When you think about it that way, many politicians would find our request for protection laughable.
And in fact, some of the freelance busters literally did laugh at us. The sponsor of the New Jersey bill, Steve Sweeney—who at the time also happened to be the highest-ranking graduate of the New Jersey AFL-CIO Labor Candidates School—actually laughed in my face at the notion that my freelance career was something the law should protect.
I was asking him to be an angel, and I failed.
What ultimately got him to stop was us playing an angle.
My friends and I are freelance writers, so we wrote. We flooded the statewide media with op-eds, letters to the editor, and interviews about the fact that this bill was a direct attack against us. We sent press releases to every lawmaker in state government. No matter where lawmakers looked in the press or online, our message was there.
The light that we managed to shine on that freelance-busting bill was blinding to the people trying to push it. They were used to operating in the shadows of the bureaucratic maze, where nobody could see them behaving at their worst.
Alinsky writes:
“To the status quo concerned about its public image, revolution is the only force which has no image, but instead casts a dark, ominous shadow of things to come.”
We cast that shadow by putting the freelance busters’ behavior under an incredibly bright public light. Put another way, we scared them into backing off.
That’s what happens when you play an angle.
One way to know your angle is working is that the “haves” try to re-establish their own position of power. In this case, Sweeney responded to our media effort by trying to discredit us. As the sitting president of the New Jersey Senate, he wrote an op-ed in a prominent newspaper that included this line:
“Unfortunately, I have seen opinion pieces written and published with misinformation that I thought was reserved for social media posts funded by Russian operatives trying to interfere in our elections; one even ran in the Washington Post.”

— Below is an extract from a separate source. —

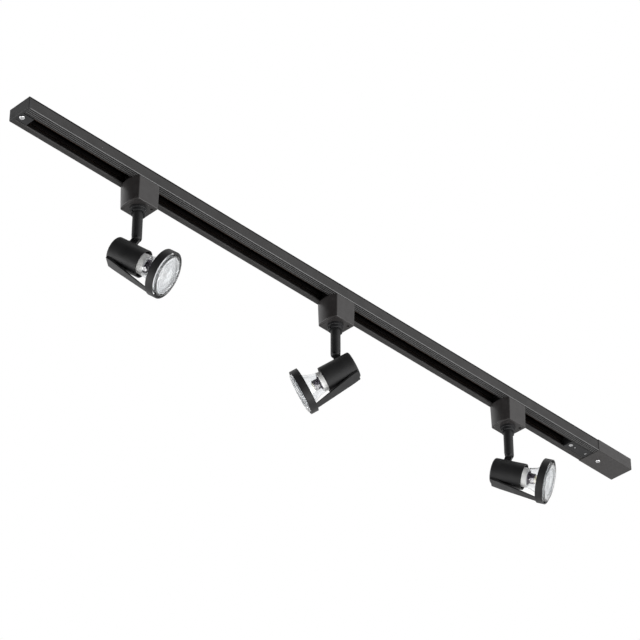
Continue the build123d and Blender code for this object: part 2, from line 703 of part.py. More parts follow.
def lampholder():
    """Ceramic bayonet holder on a stand-off in the barrel, with two keyhole slots."""
    stand_off = 6.5
    body = turned_along(
        [
            (BARREL_REAR + BARREL_WALL, 0),
            (BARREL_REAR + BARREL_WALL, stand_off),
            (HOLDER_REAR, stand_off),
            (HOLDER_REAR, HOLDER_R),
            (HOLDER_FACE, HOLDER_R),
            (HOLDER_FACE, 0),
        ]
    )
    pocket_front = HOLDER_FACE - HOLDER_PLATE
    body -= turned_along(
        [
            (pocket_front - 6, 1.8),
            (pocket_front - 6, 8.2),
            (pocket_front, 8.2),
            (pocket_front, 1.8),
        ]
    )
    for start in (0, 180):
        body -= Pos(pocket_front, 0, 0) * Rot(start, 0, 0) * keyhole()
    return on_barrel_axis(body)


def lamp_base():
    """Insulating base collar with its two bayonet pins."""
    piece = turned_along(
        [
            (LAMP_BASE_REAR, 0),
            (LAMP_BASE_REAR, 10.4),
            (LAMP_BASE_REAR + 1, 11.4),
            (LAMP_BASE_REAR + 6, 12.4),
            (LAMP_SHELL_REAR - 2, 12.9),
            (LAMP_SHELL_REAR, 13.4),
            (LAMP_SHELL_REAR, 0),
        ]
    )
    pin_end = LAMP_BASE_REAR - PIN_LENGTH
    for y in (-PIN_SPACING / 2, PIN_SPACING / 2):
        pin = turned_along(
            [
                (pin_end, 0),
                (pin_end, PIN_HEAD_R),
                (pin_end + PIN_HEAD_LENGTH, PIN_HEAD_R),
                (pin_end + PIN_HEAD_LENGTH, PIN_NECK_R),
                (LAMP_BASE_REAR + 1, PIN_NECK_R),
                (LAMP_BASE_REAR + 1, 0),
            ]
        )
        piece += Pos(0, y, 0) * pin
    return on_barrel_axis(piece)


def lamp_shell():
    """Flared glass body from the base collar to the rim."""
    wall = 1.5
    outer = [
        (LAMP_SHELL_REAR, 13.4),
        (41.0, 15.0),
        (47.0, 17.6),
        (52.5, 20.8),
        (LAMP_RIM - 1.5, 24.2),
        (LAMP_RIM, LAMP_R),
        (LAMP_FACE - 1.0, LAMP_R),
        (LAMP_FACE, LAMP_R - 1.0),
    ]
    inner = [(u, r - wall) for u, r in reversed(outer[1:5])]
    rim = [(LAMP_FACE, LAMP_R - 3.0), (LAMP_FACE - 3.2, LAMP_R - 3.0)]
    return on_barrel_axis(turned_along(outer + rim + inner + [(LAMP_SHELL_REAR, 11.9)]))


def lamp_lens():
    """Front lens: outer step, flat field and a domed centre."""
    edge = LAMP_R - 3.02
    outline = [
        (LAMP_FACE - 3.2, 0),
        (LAMP_FACE - 3.2, edge),
        (LAMP_FACE - 0.6, edge),
        (LAMP_FACE - 0.6, 19.5),
        (LAMP_FACE - 1.4, 18.8),
        (LAMP_FACE - 1.4, 8.8),
        (LAMP_FACE - 0.5, 8.0),
        (LAMP_FACE - 0.1, 4.5),
        (LAMP_FACE, 0),
    ]
    return on_barrel_axis(turned_along(outline))


# ---- the three spotlights, each at its place on the track and its own aim ----
adapter_pieces = {
    "adapter_housing": adapter_housing(),
    "adapter_carrier": adapter_carrier(),
    "adapter_contacts": adapter_contacts(),
    "lock_tab": lock_tab(),
    "swivel_collar": swivel_collar(),
}
stem_pieces = {"stem": stem(), "stem_nut": stem_nut(), "pivot_screw": pivot_screw()}
head_pieces = {
    "knuckle": knuckle(),
    "barrel": barrel(),
    "ring_bracket": ring_bracket(),
    "lampholder": lampholder(),
    "lamp_base": lamp_base(),
    "lamp_shell": lamp_shell(),
    "lamp_lens": lamp_lens(),
}

for number, (x, (pan, tilt)) in enumerate(zip(ADAPTER_XS, AIM), start=1):
    on_track = Pos(x, 0, 0)
    turned = on_track * Rot(0, 0, pan)
    aimed = turned * Pos(0, 0, PIVOT_Z) * Rot(0, tilt, 0)
    for places, pieces in (
        (on_track, adapter_pieces),
        (turned, stem_pieces),
        (aimed, head_pieces),
    ):
        for name, piece in pieces.items():
            save(f"{name}_{number}", places * piece)
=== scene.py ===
# %% [markdown]
# # A track light with three spotlights
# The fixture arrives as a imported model: sixty engineered parts, grouped into bodies that
# slide, pan, tilt and twist.  They are the fixed frame of this scene.  We load them first
# and never move them: we only give them finishes, and put finer pieces where a lathe-plain
# solid would look too simple.

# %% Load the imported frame
import json
import math

import bmesh
import bpy
from mathutils import Matrix, Vector


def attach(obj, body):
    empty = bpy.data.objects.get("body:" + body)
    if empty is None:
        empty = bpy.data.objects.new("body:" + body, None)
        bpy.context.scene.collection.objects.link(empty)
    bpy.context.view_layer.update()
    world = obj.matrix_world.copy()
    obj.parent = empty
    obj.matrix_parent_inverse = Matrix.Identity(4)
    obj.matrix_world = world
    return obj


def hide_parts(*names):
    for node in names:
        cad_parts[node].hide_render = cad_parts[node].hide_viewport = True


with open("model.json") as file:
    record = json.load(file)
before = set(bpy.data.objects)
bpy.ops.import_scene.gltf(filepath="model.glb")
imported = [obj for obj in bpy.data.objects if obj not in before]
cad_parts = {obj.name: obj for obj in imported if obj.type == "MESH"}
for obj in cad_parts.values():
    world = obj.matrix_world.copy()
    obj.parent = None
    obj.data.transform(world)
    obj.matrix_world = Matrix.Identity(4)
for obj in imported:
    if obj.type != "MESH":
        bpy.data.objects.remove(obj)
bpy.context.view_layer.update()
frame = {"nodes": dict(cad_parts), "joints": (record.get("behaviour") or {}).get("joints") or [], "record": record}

MM = 0.001

# %% [markdown]
# ## Camera
# The fixture hangs from a ceiling and is seen from the floor, so the camera looks up.  A long
# lens from well back keeps the metre of track almost parallel, with just a little perspective.
# We place the camera by the direction it looks from and its distance, then turn it with a
# track quaternion, which keeps the picture upright.

# %% Place the camera
VIEW_AZIMUTH = math.radians(-45.2)
VIEW_ELEVATION = math.radians(-35.9)
VIEW_DISTANCE = 3.53
LOOK_AT = Vector((0.010, 0.0225, -0.033))
FOCAL_LENGTH = 159.5
SENSOR_WIDTH = 36.0
FAR_LIMIT = 60.0

back = Vector((
    math.sin(VIEW_AZIMUTH) * math.cos(VIEW_ELEVATION),
    -math.cos(VIEW_AZIMUTH) * math.cos(VIEW_ELEVATION),
    math.sin(VIEW_ELEVATION),
))
camera_data = bpy.data.cameras.new("room_camera")
camera_data.lens = FOCAL_LENGTH
camera_data.sensor_width = SENSOR_WIDTH
camera_data.clip_end = FAR_LIMIT
camera = bpy.data.objects.new("room_camera", camera_data)
bpy.context.scene.collection.objects.link(camera)
camera.location = LOOK_AT + back * VIEW_DISTANCE
camera.rotation_mode = "QUATERNION"
camera.rotation_quaternion = (-back).to_track_quat("-Z", "Y")
bpy.context.scene.camera = camera
print("camera at", [round(v, 3) for v in camera.location])

# %% [markdown]
# ## The floor
# The floor is a plain pale sheet.  It lies far below the fixture, because the camera stands
# under the track and must not come out beneath it.  One grid face is enough for it.

# %% Pale floor
FLOOR_Z = -6.5
FLOOR_SIZE = 24.0


def plain_material(name, colour, roughness):
    """A Principled material with one colour, for the floor only."""
    material = bpy.data.materials.new(name)
    material.use_nodes = True
    surface = material.node_tree.nodes["Principled BSDF"]
    surface.inputs["Base Color"].default_value = (*colour, 1.0)
    surface.inputs["Roughness"].default_value = roughness
    return material


def floor():
    bm = bmesh.new()
    bmesh.ops.create_grid(bm, x_segments=1, y_segments=1, size=FLOOR_SIZE / 2)
    bmesh.ops.translate(bm, vec=(0, 0, FLOOR_Z), verts=bm.verts)
    mesh = bpy.data.meshes.new("studio_floor")
    bm.to_mesh(mesh)
    bm.free()
    sheet = bpy.data.objects.new("studio_floor", mesh)
    bpy.context.scene.collection.objects.link(sheet)
    mesh.materials.append(plain_material("pale_floor", (0.82, 0.82, 0.81), 0.7))


floor()
print("floor", FLOOR_SIZE, "m wide at", FLOOR_Z, "m")

# %% [markdown]
# ## Soft panels
# Black coatings show only what they mirror, so broad lights serve better than bright ones.
# The largest panel stands on the right and lights the near side of the track.  One below lifts
# the undersides, and one at the back draws a pale line along the far edges.

# %% Three soft panels
def soft_panel(name, direction, distance, size, power):
    """A square area light that faces the fixture from one direction."""
    data = bpy.data.lights.new(name, "AREA")
    data.shape = "SQUARE"
    data.size = size
    data.energy = power
    lamp = bpy.data.objects.new(name, data)
    bpy.context.scene.collection.objects.link(lamp)
    toward = Vector(direction).normalized()
    lamp.location = toward * distance
    lamp.rotation_mode = "QUATERNION"
    lamp.rotation_quaternion = (-toward).to_track_quat("-Z", "Y")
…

I wrote that op-ed that ran in The Washington Post five years ago. I wrote it as a person who was born in New Jersey, as a person who is a taxpayer and voter in New Jersey, and as a person who has never even been to Russia. I was a citizen trying to protect my right to remain self-employed, as men like him were trying to take that right away.
Every word of that op-ed remains true to this day, including this:
“The independent contractor laws now being written in a handful of states are setting precedents for how the language is going to be written across the country. If we screw this up in New Jersey now, then millions of Americans stand to be screwed over later.”

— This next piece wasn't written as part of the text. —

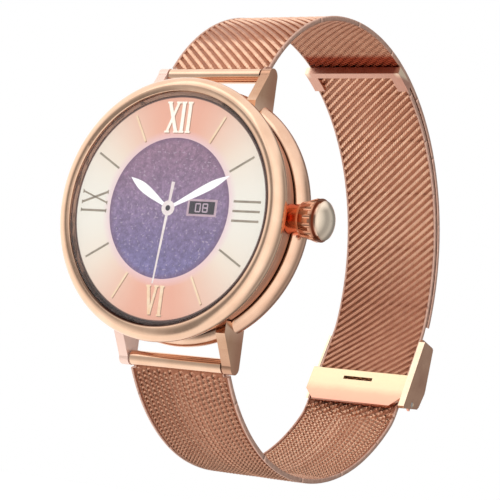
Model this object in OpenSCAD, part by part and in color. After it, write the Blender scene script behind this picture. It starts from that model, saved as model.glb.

Even though we managed to stop the New Jersey bill, I had accurately predicted where we find ourselves today. Federal legislation like the Protecting the Right to Organize Act still includes freelance-busting language, and other efforts are underway at the federal and state levels to spread California-style freelance busting nationwide.
The lesson here is that playing the media angle worked because, as Alinsky writes, to the “haves” like Sweeney, those of us trying to stop them, to change the balance of power they enjoy, are a dangerous revolutionary force. That’s why Sweeney ridiculously implied that we were trying to bring down democracy itself.
Alinsky writes:
“Religious, economic, social, political, and legal tracts endlessly attack all revolutionary ideas and action for change as immoral, fallacious and against God, country, and mother. These literary sedations by the status quo include the threat that, since all such movements are unpatriotic, subversive, spawned in hell and reptilian in their creeping insidiousness, dire punishments will be meted out to their supporters.”
I would argue that the freelance-busting brigade continuing to threaten our livelihoods, now with federal legislation like the PRO Act and more, fits that description quite precisely.
And the idea of meting out punishment to people you disagree with or simply don’t like? That’s a hallmark of authoritarianism, not democracy.
Our Ultimate Angle
What happened in New Jersey holds a valuable lesson for how we can ultimately defeat the freelance-busting brigade nationwide.
It’s really quite simple, if you think about it:
We must raise our millions of voices in unison, in a way that targets policymakers’ self-interest.
Think about the AARP. Its stated mission is to enhance the quality of life for everyone as we age. Most people would agree with that mission, because we’re all going to get old—but the reason lawmakers listen to the AARP is not because the message is right. Instead, it’s because the AARP can get its 38 million members to vote. The AARP has state and federal government advocates, as well as litigators poised to pounce on anything the organization deems a threat to older people’s quality of life. They educate AARP members about where candidates stand on issues that affect older people.
The National Rifle Association is smaller, but has been equally potent as a single-issue group. The NRA doesn’t even have 5 million members, but even amid its declining membership, it raised $213 million just a couple years ago. Like the AARP, the NRA can get its members to vote in unison on the issue that matters to them, which is gun ownership rights.
These organizations are demonstrating ways to play an angle.
What we need, as independent contractors, is to follow that lead. We must come together in one organization that fights for everyone’s freedom to choose self-employment.
That’s it. That’s the mission statement—fighting for everyone’s right to be independent contractors, representing every profession, every gender, every age and every race. If even 20 million of us independent contractors came together and showed lawmakers our power as a unified voting bloc, the freelance busting would stop.
It wouldn’t stop because it’s the right thing to do. It would stop because doing it would no longer be in policymakers’ self-interest.
The grassroots, all-volunteer coalition that I co-founded, Fight For Freelancers, brings together independent contractors from all professions in precisely this way. What we need next in this freelance-busting war is to put that concept on steroids with a well-funded, professionally run variation that can exercise real leverage at the state and federal levels.
Creating that kind of an organization requires everyone—realtors, truckers, writers, translators and people in hundreds of other professions—to realize that we’re in this war together. We are all independent contractors first. That is the shared identity we need to understand, because it’s the thing that will give us all a real angle of power.
A main point of what I’m writing these days is to help independent contractors understand that single, basic truth about the nature of the fight we are all in.
We are correct on this issue, but we all need to be political realists, and we must act on power principles.
That’s how we’re going to beat the freelance-busting brigade once and for all.